The task
Which lines include the word "slide"? Copy each of them.

Information supplied

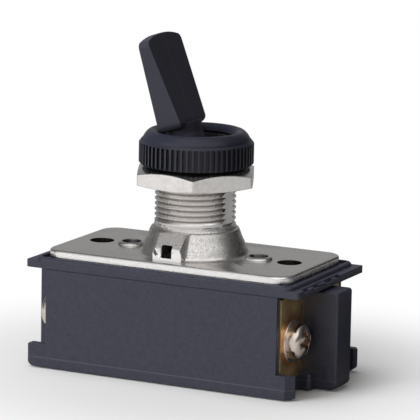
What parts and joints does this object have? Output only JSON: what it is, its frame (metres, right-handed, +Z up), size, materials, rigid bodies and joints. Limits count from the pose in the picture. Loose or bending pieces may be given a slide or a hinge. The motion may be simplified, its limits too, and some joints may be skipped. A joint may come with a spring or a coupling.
{
  "type": "toggle switch",
  "caption": "Panel toggle switch: moulded case with screw terminals, plated plate and threaded bushing, hex and fluted nuts, flat tapered lever.",
  "frame": {"origin": "centre of the flat bottom of the case", "axes": "+Z up the bushing, +X along the case towards the end with the terminals in view, -Y towards the front with the boss"},
  "size_m": [0.0488, 0.0222, 0.0493],
  "materials": {
    "phenolic": "moulded dark slate, low sheen",
    "fibre": "pressed fibre",
    "nickel": "satin nickel plate",
    "zinc": "satin zinc plate",
    "black_nut": "satin moulded",
    "lever_black": "satin moulded",
    "steel": "drawn bright",
    "brass": "stamped, lightly dulled",
    "screw_plate": "bright plated",
    "silver": "bright",
    "rocker_tan": "moulded"
  },
  "bodies": {
    "case": {"case_base": "phenolic", "case_cover": "phenolic", "fibre_sheet": "fibre", "mounting_frame": "nickel", "rivet_left": "zinc", "rivet_right": "zinc", "pivot_pin": "steel", "fixed_contacts": "silver", "terminal_right_front": "brass", "terminal_right_back": "brass", "terminal_left_front": "brass", "terminal_left_back": "brass"},
    "lever": {"lever": "lever_black", "plunger_spring": "steel"},
    "plunger": {"plunger": "brass"},
    "rocker": {"rocker": "rocker_tan", "blade_front": "brass", "blade_back": "brass", "moving_contacts": "silver"},
    "hex_nut": {"hex_nut": "nickel"},
    "ring_nut": {"ring_nut": "black_nut"},
    "screw_right_front": {"screw_right_front": "screw_plate", "washer_right_front": "screw_plate"},
    "screw_right_back": {"screw_right_back": "screw_plate", "washer_right_back": "screw_plate"},
    "screw_left_front": {"screw_left_front": "screw_plate", "washer_left_front": "screw_plate"},
    "screw_left_back": {"screw_left_back": "screw_plate", "washer_left_back": "screw_plate"}
  },
  "joints": [
    {"name": "lever_swing", "type": "hinge", "parent": "case", "child": "lever", "pos_m": [0, 0, 0.02908], "axis": [0, 1, 0], "range_deg": [0, 36.72]},
    {"name": "plunger_slide", "type": "slide", "parent": "lever", "child": "plunger", "axis": [-0.315, 0, 0.9491], "range_m": [0, 0.0012], "stiffness_N_per_m": 400, "springref_m": -0.002, "deforming": ["plunger_spring"]},
    {"name": "rocker_tilt", "type": "hinge", "parent": "case", "child": "rocker", "pos_m": [0, 0, 0.0076], "axis": [0, 1, 0], "range_deg": [-16, 0]},
    {"name": "hex_nut_travel", "type": "slide", "parent": "case", "child": "hex_nut", "axis": [0, 0, 1], "range_m": [-0.0052, 0]},
    {"name": "ring_nut_turn", "type": "hinge", "parent": "case", "child": "ring_nut", "pos_m": [0, 0, 0.0306], "axis": [0, 0, 1], "continuous": true},
    {"name": "screw_right_front_back_out", "type": "slide", "parent": "case", "child": "screw_right_front", "axis": [1, 0, 0], "range_m": [0, 0.0015]},
    {"name": "screw_right_back_back_out", "type": "slide", "parent": "case", "child": "screw_right_back", "axis": [1, 0, 0], "range_m": [0, 0.0015]},
    {"name": "screw_left_front_back_out", "type": "slide", "parent": "case", "child": "screw_left_front", "axis": [-1, 0, 0], "range_m": [0, 0.0015]},
    {"name": "screw_left_back_back_out", "type": "slide", "parent": "case", "child": "screw_left_back", "axis": [-1, 0, 0], "range_m": [0, 0.0015]}
  ],
  "couplings": [
    {"joint": "rocker_tilt", "follows": "lever_swing", "ratio": -0.43572}
  ]
}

Exercise answer
What parts and joints does this object have? Output only JSON: what it is, its frame (metres, right-handed, +Z up), size, materials, rigid bodies and joints. Limits count from the pose in the picture. Loose or bending pieces may be given a slide or a hinge. The motion may be simplified, its limits too, and some joints may be skipped. A joint may come with a spring or a coupling.
    {"name": "plunger_slide", "type": "slide", "parent": "lever", "child": "plunger", "axis": [-0.315, 0, 0.9491], "range_m": [0, 0.0012], "stiffness_N_per_m": 400, "springref_m": -0.002, "deforming": ["plunger_spring"]},
    {"name": "hex_nut_travel", "type": "slide", "parent": "case", "child": "hex_nut", "axis": [0, 0, 1], "range_m": [-0.0052, 0]},
    {"name": "screw_right_front_back_out", "type": "slide", "parent": "case", "child": "screw_right_front", "axis": [1, 0, 0], "range_m": [0, 0.0015]},
    {"name": "screw_right_back_back_out", "type": "slide", "parent": "case", "child": "screw_right_back", "axis": [1, 0, 0], "range_m": [0, 0.0015]},
    {"name": "screw_left_front_back_out", "type": "slide", "parent": "case", "child": "screw_left_front", "axis": [-1, 0, 0], "range_m": [0, 0.0015]},
    {"name": "screw_left_back_back_out", "type": "slide", "parent": "case", "child": "screw_left_back", "axis": [-1, 0, 0], "range_m": [0, 0.0015]}